- _PROBLEM DETAILS_:
Go through the listing and write out all of it exactly.

..........

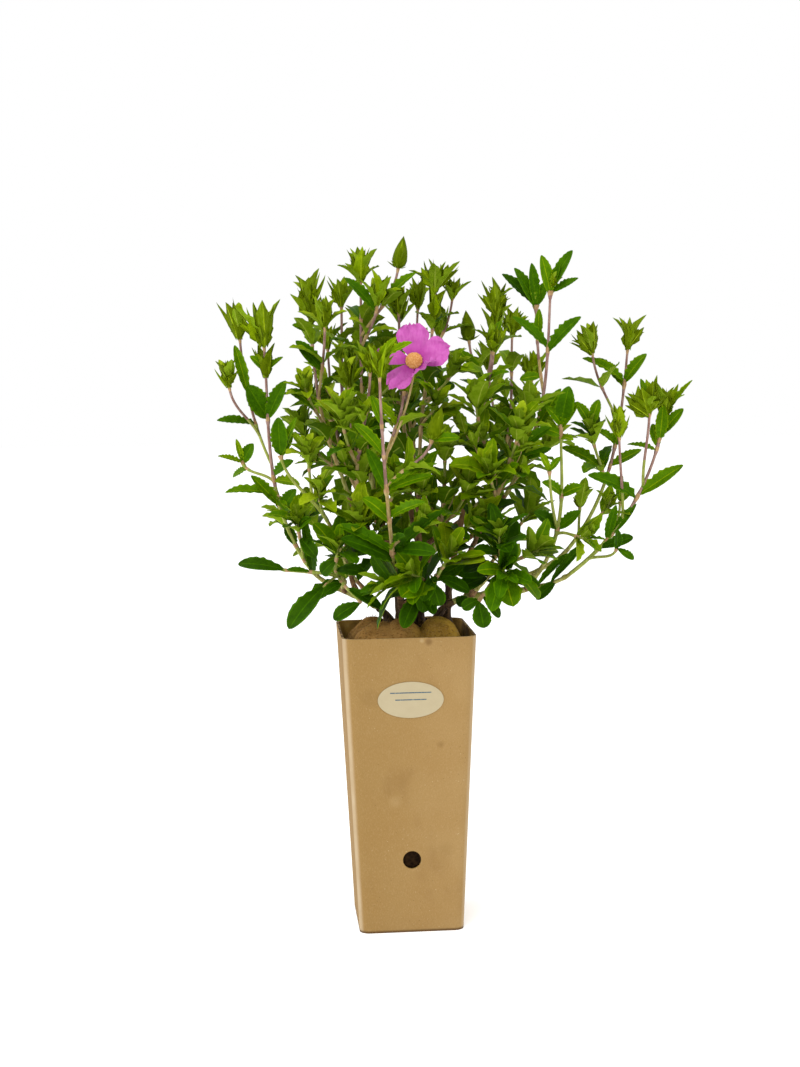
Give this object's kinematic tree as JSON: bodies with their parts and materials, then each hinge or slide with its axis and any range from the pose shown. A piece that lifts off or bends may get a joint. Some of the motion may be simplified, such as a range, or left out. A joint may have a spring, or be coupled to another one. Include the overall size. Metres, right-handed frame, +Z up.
{
  "type": "potted rockrose shrub",
  "caption": "Young evergreen rockrose with leafy upright shoots, bud clusters and a pink flower, on its wrapped root ball in a tall square carton pot.",
  "frame": {"origin": "middle of the pot's flat underside", "axes": "+Z up, the labelled face of the pot looks along -Y, +X to the right of it"},
  "size_m": [0.3456, 0.2661, 0.4975],
  "materials": {
    "carton": "matt brown board, faintly mottled",
    "label": "cream paper oval with two thin blue-grey ruled lines",
    "wrap": "tan fibrous wrap over dark earth",
    "bark": "dull reddish-brown young bark",
    "foliage": "soft yellowish-green leaves with a dull sheen",
    "petal": "crumpled magenta-pink petals round an orange boss"
  },
  "bodies": {
    "root": {"bough_back_left": "bark", "bough_back_right": "bark", "bough_centre_right": "bark", "bough_front_left": "bark", "bough_left_low": "bark", "bough_left_mid": "bark", "bough_left_top": "bark", "bough_low_back": "bark", "bough_low_front": "bark", "bough_low_left": "bark", "bough_low_middle": "bark", "bough_low_right": "bark", "bough_low_side": "bark", "bough_middle_left": "bark", "bough_middle_right": "bark", "bough_right": "bark", "bough_right_low": "bark", "bough_right_top": "bark", "bough_top_centre_back": "bark", "flower": "petal", "foliage_back_centre": "foliage", "foliage_back_left": "foliage", "foliage_back_right": "foliage", "foliage_centre_right": "foliage", "foliage_far_left": "foliage", "foliage_far_right": "foliage", "foliage_front": "foliage", "foliage_front_left": "foliage", "foliage_left_low": "foliage", "foliage_left_mid": "foliage", "foliage_left_top": "foliage", "foliage_low_back": "foliage", "foliage_low_front": "foliage", "foliage_low_left": "foliage", "foliage_low_middle": "foliage", "foliage_low_right": "foliage", "foliage_low_side": "foliage", "foliage_middle_left": "foliage", "foliage_middle_right": "foliage", "foliage_right": "foliage", "foliage_right_low": "foliage", "foliage_right_top": "foliage", "foliage_top_centre": "foliage", "foliage_top_centre_back": "foliage", "foliage_top_left": "foliage", "foliage_top_right": "foliage", "label": "label", "pot": "carton", "root_ball": "wrap", "stem_back_centre": "bark", "stem_far_left": "bark", "stem_far_right": "bark", "stem_front": "bark", "stem_top_centre": "bark", "stem_top_left": "bark", "stem_top_right": "bark"}
  },
  "joints": []
}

..........

- _OUTPUT BELOW_:
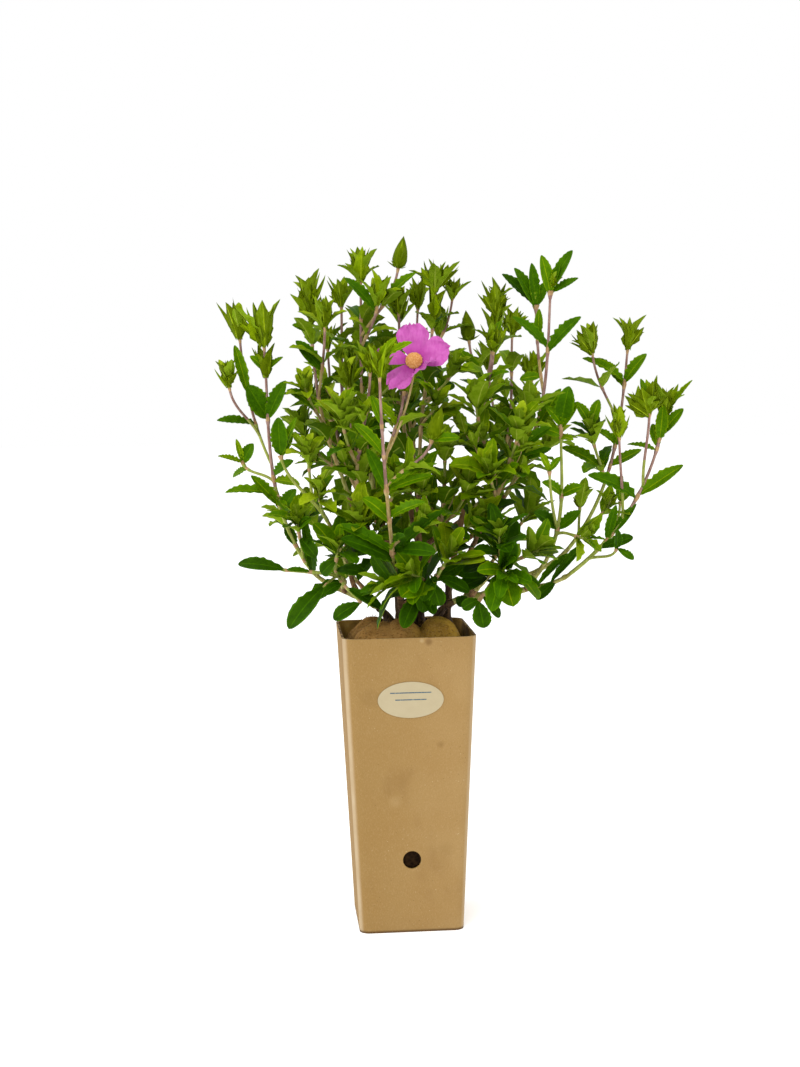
Give this object's kinematic tree as JSON: bodies with their parts and materials, then each hinge or slide with its axis and any range from the pose shown. A piece that lifts off or bends may get a joint. Some of the motion may be simplified, such as a range, or left out. A joint may have a spring, or be coupled to another one. Include the overall size. Metres, right-handed frame, +Z up.
{
  "type": "potted rockrose shrub",
  "caption": "Young evergreen rockrose with leafy upright shoots, bud clusters and a pink flower, on its wrapped root ball in a tall square carton pot.",
  "frame": {"origin": "middle of the pot's flat underside", "axes": "+Z up, the labelled face of the pot looks along -Y, +X to the right of it"},
  "size_m": [0.3456, 0.2661, 0.4975],
  "materials": {
    "carton": "matt brown board, faintly mottled",
    "label": "cream paper oval with two thin blue-grey ruled lines",
    "wrap": "tan fibrous wrap over dark earth",
    "bark": "dull reddish-brown young bark",
    "foliage": "soft yellowish-green leaves with a dull sheen",
    "petal": "crumpled magenta-pink petals round an orange boss"
  },
  "bodies": {
    "root": {"bough_back_left": "bark", "bough_back_right": "bark", "bough_centre_right": "bark", "bough_front_left": "bark", "bough_left_low": "bark", "bough_left_mid": "bark", "bough_left_top": "bark", "bough_low_back": "bark", "bough_low_front": "bark", "bough_low_left": "bark", "bough_low_middle": "bark", "bough_low_right": "bark", "bough_low_side": "bark", "bough_middle_left": "bark", "bough_middle_right": "bark", "bough_right": "bark", "bough_right_low": "bark", "bough_right_top": "bark", "bough_top_centre_back": "bark", "flower": "petal", "foliage_back_centre": "foliage", "foliage_back_left": "foliage", "foliage_back_right": "foliage", "foliage_centre_right": "foliage", "foliage_far_left": "foliage", "foliage_far_right": "foliage", "foliage_front": "foliage", "foliage_front_left": "foliage", "foliage_left_low": "foliage", "foliage_left_mid": "foliage", "foliage_left_top": "foliage", "foliage_low_back": "foliage", "foliage_low_front": "foliage", "foliage_low_left": "foliage", "foliage_low_middle": "foliage", "foliage_low_right": "foliage", "foliage_low_side": "foliage", "foliage_middle_left": "foliage", "foliage_middle_right": "foliage", "foliage_right": "foliage", "foliage_right_low": "foliage", "foliage_right_top": "foliage", "foliage_top_centre": "foliage", "foliage_top_centre_back": "foliage", "foliage_top_left": "foliage", "foliage_top_right": "foliage", "label": "label", "pot": "carton", "root_ball": "wrap", "stem_back_centre": "bark", "stem_far_left": "bark", "stem_far_right": "bark", "stem_front": "bark", "stem_top_centre": "bark", "stem_top_left": "bark", "stem_top_right": "bark"}
  },
  "joints": []
}